[Goal] Locate the lines of the listing below that hold "where", then copy each of them.

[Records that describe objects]
** begin **
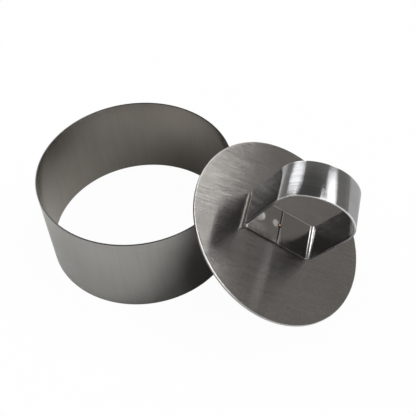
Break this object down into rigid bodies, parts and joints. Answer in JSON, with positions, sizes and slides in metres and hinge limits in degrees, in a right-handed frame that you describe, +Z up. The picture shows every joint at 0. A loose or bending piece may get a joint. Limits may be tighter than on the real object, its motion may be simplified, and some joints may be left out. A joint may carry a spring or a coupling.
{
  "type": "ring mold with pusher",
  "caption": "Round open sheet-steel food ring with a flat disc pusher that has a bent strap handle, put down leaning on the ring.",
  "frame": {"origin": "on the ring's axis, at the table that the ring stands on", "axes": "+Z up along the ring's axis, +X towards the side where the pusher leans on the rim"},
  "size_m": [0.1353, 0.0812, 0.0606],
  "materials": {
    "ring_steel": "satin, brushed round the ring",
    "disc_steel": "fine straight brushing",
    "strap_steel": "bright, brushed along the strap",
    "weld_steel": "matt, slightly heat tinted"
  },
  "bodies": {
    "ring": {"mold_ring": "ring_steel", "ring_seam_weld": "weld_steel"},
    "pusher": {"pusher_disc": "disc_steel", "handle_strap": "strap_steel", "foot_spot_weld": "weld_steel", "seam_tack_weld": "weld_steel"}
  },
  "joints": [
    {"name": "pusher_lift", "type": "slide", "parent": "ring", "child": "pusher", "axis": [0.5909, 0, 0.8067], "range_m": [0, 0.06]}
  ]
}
** end **
** begin **
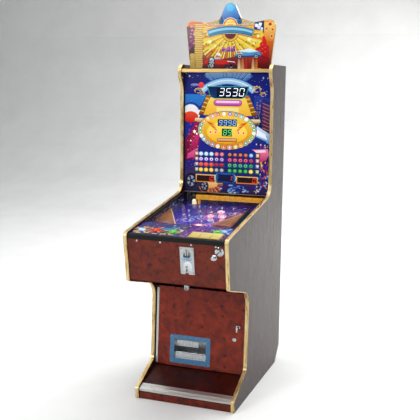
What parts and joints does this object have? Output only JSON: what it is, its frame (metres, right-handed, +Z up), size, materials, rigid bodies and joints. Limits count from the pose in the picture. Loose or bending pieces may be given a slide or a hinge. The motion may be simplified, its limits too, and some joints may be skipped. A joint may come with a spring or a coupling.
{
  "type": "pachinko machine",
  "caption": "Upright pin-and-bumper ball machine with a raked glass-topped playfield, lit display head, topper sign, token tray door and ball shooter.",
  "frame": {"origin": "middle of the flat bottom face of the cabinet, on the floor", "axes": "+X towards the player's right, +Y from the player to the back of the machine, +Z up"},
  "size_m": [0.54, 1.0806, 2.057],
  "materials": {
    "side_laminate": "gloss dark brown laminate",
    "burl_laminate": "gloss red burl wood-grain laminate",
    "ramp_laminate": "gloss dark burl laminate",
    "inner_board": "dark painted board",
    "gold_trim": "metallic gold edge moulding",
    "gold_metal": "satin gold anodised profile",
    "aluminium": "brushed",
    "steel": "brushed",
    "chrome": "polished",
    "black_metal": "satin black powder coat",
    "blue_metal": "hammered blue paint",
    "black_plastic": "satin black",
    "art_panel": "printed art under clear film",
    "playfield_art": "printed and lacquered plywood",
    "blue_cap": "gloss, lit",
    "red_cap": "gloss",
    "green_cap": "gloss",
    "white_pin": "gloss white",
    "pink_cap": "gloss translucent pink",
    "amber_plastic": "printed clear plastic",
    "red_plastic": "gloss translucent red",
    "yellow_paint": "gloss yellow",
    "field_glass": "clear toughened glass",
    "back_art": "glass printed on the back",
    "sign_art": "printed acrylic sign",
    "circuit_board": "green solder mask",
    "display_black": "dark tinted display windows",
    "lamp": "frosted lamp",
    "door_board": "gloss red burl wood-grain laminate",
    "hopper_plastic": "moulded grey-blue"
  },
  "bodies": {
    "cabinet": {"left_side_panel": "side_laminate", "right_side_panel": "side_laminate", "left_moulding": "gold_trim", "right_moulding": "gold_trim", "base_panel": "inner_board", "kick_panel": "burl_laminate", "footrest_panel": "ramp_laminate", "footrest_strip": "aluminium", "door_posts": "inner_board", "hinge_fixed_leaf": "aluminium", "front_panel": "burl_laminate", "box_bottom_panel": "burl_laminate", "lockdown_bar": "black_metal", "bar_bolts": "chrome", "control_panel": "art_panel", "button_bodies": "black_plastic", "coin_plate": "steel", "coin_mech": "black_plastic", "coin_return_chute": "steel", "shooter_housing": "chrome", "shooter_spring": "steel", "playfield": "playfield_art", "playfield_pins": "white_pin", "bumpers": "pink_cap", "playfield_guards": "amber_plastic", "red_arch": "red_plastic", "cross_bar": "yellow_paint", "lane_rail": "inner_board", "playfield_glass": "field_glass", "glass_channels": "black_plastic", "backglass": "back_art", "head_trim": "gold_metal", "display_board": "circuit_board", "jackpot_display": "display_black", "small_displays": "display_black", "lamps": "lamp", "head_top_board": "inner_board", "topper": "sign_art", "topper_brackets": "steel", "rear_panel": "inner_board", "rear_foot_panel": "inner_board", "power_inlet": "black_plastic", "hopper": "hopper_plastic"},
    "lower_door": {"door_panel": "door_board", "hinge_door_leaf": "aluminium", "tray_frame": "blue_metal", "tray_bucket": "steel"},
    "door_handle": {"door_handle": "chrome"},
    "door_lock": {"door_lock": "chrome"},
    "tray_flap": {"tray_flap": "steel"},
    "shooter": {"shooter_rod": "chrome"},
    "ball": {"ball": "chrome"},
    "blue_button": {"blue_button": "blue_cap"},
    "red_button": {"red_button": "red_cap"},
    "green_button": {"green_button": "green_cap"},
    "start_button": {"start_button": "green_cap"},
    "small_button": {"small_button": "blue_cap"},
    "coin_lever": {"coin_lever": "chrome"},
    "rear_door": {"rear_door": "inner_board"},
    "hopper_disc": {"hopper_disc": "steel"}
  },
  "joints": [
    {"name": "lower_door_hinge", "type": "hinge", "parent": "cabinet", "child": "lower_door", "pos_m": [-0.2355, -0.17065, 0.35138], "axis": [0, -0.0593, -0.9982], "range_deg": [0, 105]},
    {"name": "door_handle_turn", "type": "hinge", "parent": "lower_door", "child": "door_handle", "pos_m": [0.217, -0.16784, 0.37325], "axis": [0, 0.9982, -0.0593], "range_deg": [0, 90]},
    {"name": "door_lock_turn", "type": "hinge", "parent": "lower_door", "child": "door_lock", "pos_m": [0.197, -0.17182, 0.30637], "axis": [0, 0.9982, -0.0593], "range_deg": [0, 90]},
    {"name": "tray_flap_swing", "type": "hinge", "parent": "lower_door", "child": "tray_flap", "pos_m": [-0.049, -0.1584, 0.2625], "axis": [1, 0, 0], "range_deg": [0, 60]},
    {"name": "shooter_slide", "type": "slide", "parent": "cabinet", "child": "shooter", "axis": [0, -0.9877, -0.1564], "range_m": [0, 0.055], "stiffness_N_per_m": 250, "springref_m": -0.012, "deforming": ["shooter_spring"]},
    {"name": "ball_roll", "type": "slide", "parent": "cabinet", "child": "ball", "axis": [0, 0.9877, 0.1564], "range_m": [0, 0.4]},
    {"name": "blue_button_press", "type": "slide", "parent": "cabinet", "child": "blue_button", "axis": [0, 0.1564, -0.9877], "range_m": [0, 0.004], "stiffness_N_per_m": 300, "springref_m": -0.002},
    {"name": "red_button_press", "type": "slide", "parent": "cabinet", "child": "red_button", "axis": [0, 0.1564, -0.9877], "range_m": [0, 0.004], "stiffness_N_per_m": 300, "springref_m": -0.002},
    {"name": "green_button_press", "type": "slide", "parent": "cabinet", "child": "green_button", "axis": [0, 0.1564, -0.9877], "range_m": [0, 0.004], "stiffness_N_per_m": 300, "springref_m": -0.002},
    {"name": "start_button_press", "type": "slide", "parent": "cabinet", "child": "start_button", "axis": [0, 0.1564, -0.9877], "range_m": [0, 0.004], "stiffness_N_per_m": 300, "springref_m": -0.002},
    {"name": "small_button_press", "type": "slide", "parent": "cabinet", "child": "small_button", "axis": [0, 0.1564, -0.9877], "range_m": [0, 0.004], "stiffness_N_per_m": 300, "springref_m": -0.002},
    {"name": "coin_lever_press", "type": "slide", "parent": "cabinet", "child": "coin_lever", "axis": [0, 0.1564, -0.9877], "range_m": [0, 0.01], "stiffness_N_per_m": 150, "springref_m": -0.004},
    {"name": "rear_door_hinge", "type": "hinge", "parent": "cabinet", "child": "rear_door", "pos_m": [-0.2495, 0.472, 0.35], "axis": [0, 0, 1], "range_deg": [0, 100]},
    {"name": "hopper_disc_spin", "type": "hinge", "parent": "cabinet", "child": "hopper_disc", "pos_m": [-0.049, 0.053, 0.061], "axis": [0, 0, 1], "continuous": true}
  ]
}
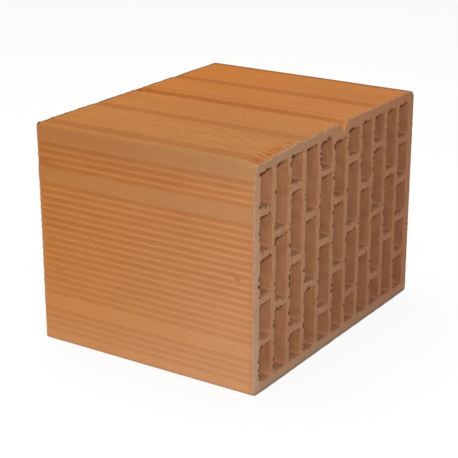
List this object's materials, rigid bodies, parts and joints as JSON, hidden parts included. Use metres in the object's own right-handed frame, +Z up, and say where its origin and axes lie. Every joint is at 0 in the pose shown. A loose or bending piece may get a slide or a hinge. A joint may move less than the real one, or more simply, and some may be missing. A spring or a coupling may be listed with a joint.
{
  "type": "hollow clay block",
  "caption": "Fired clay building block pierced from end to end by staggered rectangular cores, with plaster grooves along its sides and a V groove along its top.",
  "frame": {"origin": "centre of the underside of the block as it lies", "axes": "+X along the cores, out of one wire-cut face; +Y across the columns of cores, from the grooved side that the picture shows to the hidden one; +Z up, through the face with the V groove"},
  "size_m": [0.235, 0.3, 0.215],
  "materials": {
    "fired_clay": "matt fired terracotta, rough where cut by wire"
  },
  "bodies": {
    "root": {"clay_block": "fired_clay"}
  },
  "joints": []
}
** end **
[Completed task]
  "frame": {"origin": "on the ring's axis, at the table that the ring stands on", "axes": "+Z up along the ring's axis, +X towards the side where the pusher leans on the rim"},
List this object's materials, rigid bodies, parts and joints as JSON, hidden parts included. Use metres in the object's own right-handed frame, +Z up, and say where its origin and axes lie. Every joint is at 0 in the pose shown. A loose or bending piece may get a slide or a hinge. A joint may move less than the real one, or more simply, and some may be missing. A spring or a coupling may be listed with a joint.
    "fired_clay": "matt fired terracotta, rough where cut by wire"